As prospective homeowners, you can get a full understanding of deed restrictions from your real estate agent or the homeowners association.
Should I go for a home in a deed-restricted neighborhood?
There is no specific answer to this question. Some people may find specific deed restrictions more beneficial than others. You can try answering some of the questions below to weigh your options,
- Are you comfortable with restrictions on what you can and cannot do with your property?
- Would you pay dues if necessary?
- Are you financially capable of paying monetary penalties and fines?
- Are you comfortable following the neighborhood’s set rules and regulations?

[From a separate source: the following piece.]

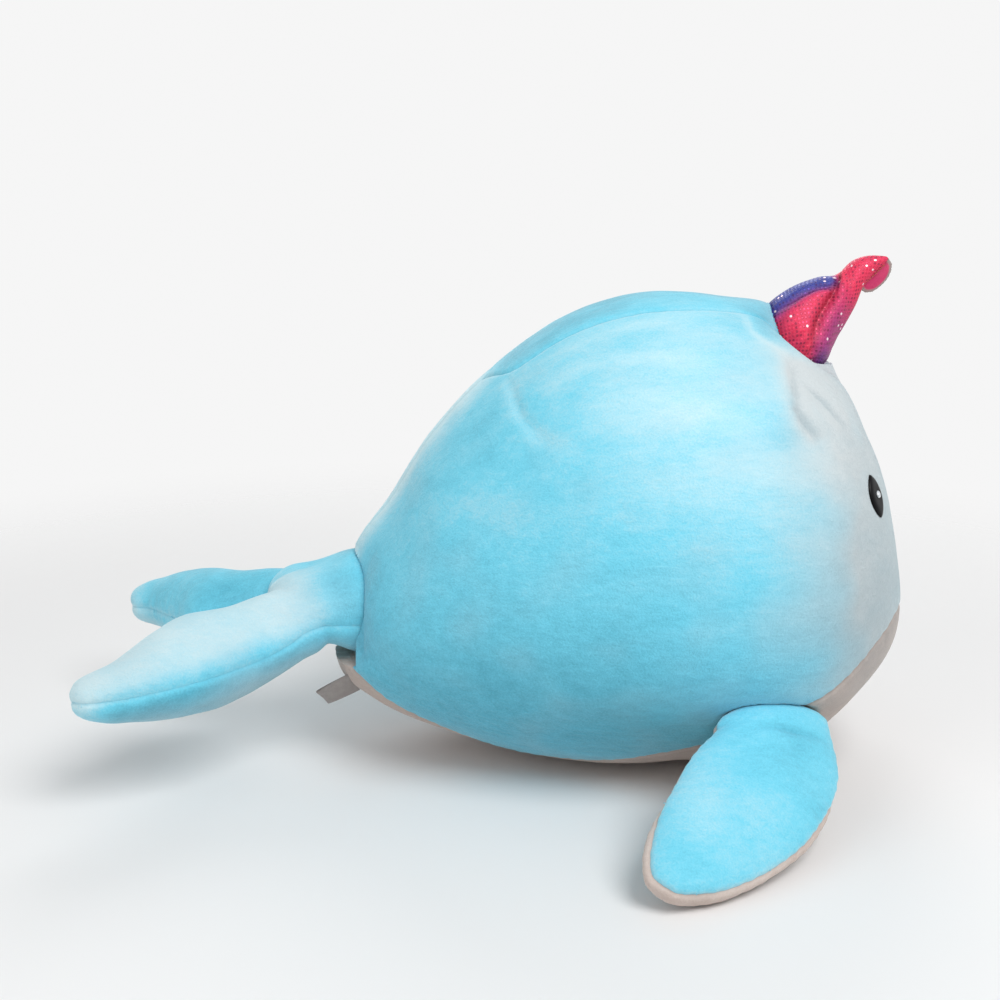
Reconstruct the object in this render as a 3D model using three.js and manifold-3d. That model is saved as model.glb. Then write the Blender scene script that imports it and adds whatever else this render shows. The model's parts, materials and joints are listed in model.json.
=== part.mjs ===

- Can you tolerate restrictions on planting certain trees around your property?
- Are HOA fees worth it?
If your answer to these questions is mainly positive, you can opt for a home in deed-restricted communities.
How are deed restrictions enforced?
Deed restrictions are typically enforced by whichever organization creates such restrictions. Ordinarily, these deeds can be enforced by either a local government or the property developer.
How does an HOA enforce these deed restrictions? They do this by approving or rejecting construction applications and regular inspections of properties.
How do I fight a deed restriction?
Apart from selling your home and relocating, there isn’t much you can do to fight restrictive covenants on your property.
In certain instances, a restrictive covenant can be unenforceable. Generally, any deed restriction contrary to the Federal housing act is illegal and deemed unenforceable. This includes deed restrictions considered unconstitutional or discriminatory to a certain race or people with disabilities.
This is why it is essential to consult your real estate attorney on the available options you can take.
What is the lifespan of a deed restriction?
The lifespan of a deed restriction differs depending on the actual property. In some restrictive covenants, the lifespan is within 20-30 years and can extend up to 50years. Others may run in continuity with no expiry date.
It would help if you adequately research deed restrictions before buying a home.
A deed restriction that has run its course loses enforceability if not reinstated.